**Data**

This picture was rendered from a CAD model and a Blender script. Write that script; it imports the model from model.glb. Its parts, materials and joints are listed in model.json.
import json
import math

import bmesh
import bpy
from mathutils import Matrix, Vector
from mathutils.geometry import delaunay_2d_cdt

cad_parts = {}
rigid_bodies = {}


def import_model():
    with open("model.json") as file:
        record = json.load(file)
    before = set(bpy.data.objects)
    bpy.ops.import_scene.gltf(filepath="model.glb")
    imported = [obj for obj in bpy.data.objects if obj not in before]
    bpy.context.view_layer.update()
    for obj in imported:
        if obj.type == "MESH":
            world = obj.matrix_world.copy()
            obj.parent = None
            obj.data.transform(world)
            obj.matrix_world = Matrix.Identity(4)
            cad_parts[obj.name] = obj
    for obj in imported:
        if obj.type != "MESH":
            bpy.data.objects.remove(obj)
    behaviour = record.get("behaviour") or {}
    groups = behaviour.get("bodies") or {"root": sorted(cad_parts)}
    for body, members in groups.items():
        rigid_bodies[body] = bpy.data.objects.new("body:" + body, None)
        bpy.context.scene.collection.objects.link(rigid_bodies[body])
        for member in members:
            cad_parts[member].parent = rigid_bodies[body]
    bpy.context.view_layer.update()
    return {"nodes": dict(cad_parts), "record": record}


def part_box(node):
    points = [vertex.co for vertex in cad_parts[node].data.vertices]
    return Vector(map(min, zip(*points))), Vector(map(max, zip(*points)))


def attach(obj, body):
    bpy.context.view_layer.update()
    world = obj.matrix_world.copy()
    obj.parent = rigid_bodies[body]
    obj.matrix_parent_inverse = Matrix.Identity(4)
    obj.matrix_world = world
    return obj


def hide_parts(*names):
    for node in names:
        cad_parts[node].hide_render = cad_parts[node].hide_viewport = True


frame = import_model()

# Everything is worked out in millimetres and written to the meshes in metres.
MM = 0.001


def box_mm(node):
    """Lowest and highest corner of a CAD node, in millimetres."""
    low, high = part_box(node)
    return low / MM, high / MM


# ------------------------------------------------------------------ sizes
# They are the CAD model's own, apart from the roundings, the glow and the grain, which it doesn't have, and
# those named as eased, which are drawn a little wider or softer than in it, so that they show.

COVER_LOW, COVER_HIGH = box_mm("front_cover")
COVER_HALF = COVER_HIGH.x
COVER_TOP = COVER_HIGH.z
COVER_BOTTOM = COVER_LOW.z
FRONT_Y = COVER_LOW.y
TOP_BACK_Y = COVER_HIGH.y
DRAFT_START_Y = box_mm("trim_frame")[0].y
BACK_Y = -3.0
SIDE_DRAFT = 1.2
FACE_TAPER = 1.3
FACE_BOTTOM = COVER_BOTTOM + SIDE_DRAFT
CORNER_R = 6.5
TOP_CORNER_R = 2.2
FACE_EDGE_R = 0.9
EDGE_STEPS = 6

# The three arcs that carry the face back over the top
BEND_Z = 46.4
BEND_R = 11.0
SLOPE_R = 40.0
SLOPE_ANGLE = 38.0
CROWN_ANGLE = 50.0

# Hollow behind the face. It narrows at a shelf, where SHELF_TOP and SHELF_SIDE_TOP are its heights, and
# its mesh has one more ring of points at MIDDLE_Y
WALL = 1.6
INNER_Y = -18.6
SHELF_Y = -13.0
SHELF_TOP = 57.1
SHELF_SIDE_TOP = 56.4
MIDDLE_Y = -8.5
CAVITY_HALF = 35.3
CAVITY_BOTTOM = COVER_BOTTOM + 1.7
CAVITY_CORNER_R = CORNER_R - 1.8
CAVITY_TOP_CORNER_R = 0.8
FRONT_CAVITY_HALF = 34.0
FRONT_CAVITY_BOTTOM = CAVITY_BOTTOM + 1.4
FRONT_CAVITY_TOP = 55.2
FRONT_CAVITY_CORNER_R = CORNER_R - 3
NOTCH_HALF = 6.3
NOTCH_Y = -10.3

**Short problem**
Word for word, write out the data.

**Written solution**
This picture was rendered from a CAD model and a Blender script. Write that script; it imports the model from model.glb. Its parts, materials and joints are listed in model.json.
import json
import math

import bmesh
import bpy
from mathutils import Matrix, Vector
from mathutils.geometry import delaunay_2d_cdt

cad_parts = {}
rigid_bodies = {}


def import_model():
    with open("model.json") as file:
        record = json.load(file)
    before = set(bpy.data.objects)
    bpy.ops.import_scene.gltf(filepath="model.glb")
    imported = [obj for obj in bpy.data.objects if obj not in before]
    bpy.context.view_layer.update()
    for obj in imported:
        if obj.type == "MESH":
            world = obj.matrix_world.copy()
            obj.parent = None
            obj.data.transform(world)
            obj.matrix_world = Matrix.Identity(4)
            cad_parts[obj.name] = obj
    for obj in imported:
        if obj.type != "MESH":
            bpy.data.objects.remove(obj)
    behaviour = record.get("behaviour") or {}
    groups = behaviour.get("bodies") or {"root": sorted(cad_parts)}
    for body, members in groups.items():
        rigid_bodies[body] = bpy.data.objects.new("body:" + body, None)
        bpy.context.scene.collection.objects.link(rigid_bodies[body])
        for member in members:
            cad_parts[member].parent = rigid_bodies[body]
    bpy.context.view_layer.update()
    return {"nodes": dict(cad_parts), "record": record}


def part_box(node):
    points = [vertex.co for vertex in cad_parts[node].data.vertices]
    return Vector(map(min, zip(*points))), Vector(map(max, zip(*points)))


def attach(obj, body):
    bpy.context.view_layer.update()
    world = obj.matrix_world.copy()
    obj.parent = rigid_bodies[body]
    obj.matrix_parent_inverse = Matrix.Identity(4)
    obj.matrix_world = world
    return obj


def hide_parts(*names):
    for node in names:
        cad_parts[node].hide_render = cad_parts[node].hide_viewport = True


frame = import_model()

# Everything is worked out in millimetres and written to the meshes in metres.
MM = 0.001


def box_mm(node):
    """Lowest and highest corner of a CAD node, in millimetres."""
    low, high = part_box(node)
    return low / MM, high / MM


# ------------------------------------------------------------------ sizes
# They are the CAD model's own, apart from the roundings, the glow and the grain, which it doesn't have, and
# those named as eased, which are drawn a little wider or softer than in it, so that they show.

COVER_LOW, COVER_HIGH = box_mm("front_cover")
COVER_HALF = COVER_HIGH.x
COVER_TOP = COVER_HIGH.z
COVER_BOTTOM = COVER_LOW.z
FRONT_Y = COVER_LOW.y
TOP_BACK_Y = COVER_HIGH.y
DRAFT_START_Y = box_mm("trim_frame")[0].y
BACK_Y = -3.0
SIDE_DRAFT = 1.2
FACE_TAPER = 1.3
FACE_BOTTOM = COVER_BOTTOM + SIDE_DRAFT
CORNER_R = 6.5
TOP_CORNER_R = 2.2
FACE_EDGE_R = 0.9
EDGE_STEPS = 6

# The three arcs that carry the face back over the top
BEND_Z = 46.4
BEND_R = 11.0
SLOPE_R = 40.0
SLOPE_ANGLE = 38.0
CROWN_ANGLE = 50.0

# Hollow behind the face. It narrows at a shelf, where SHELF_TOP and SHELF_SIDE_TOP are its heights, and
# its mesh has one more ring of points at MIDDLE_Y
WALL = 1.6
INNER_Y = -18.6
SHELF_Y = -13.0
SHELF_TOP = 57.1
SHELF_SIDE_TOP = 56.4
MIDDLE_Y = -8.5
CAVITY_HALF = 35.3
CAVITY_BOTTOM = COVER_BOTTOM + 1.7
CAVITY_CORNER_R = CORNER_R - 1.8
CAVITY_TOP_CORNER_R = 0.8
FRONT_CAVITY_HALF = 34.0
FRONT_CAVITY_BOTTOM = CAVITY_BOTTOM + 1.4
FRONT_CAVITY_TOP = 55.2
FRONT_CAVITY_CORNER_R = CORNER_R - 3
NOTCH_HALF = 6.3
NOTCH_Y = -10.3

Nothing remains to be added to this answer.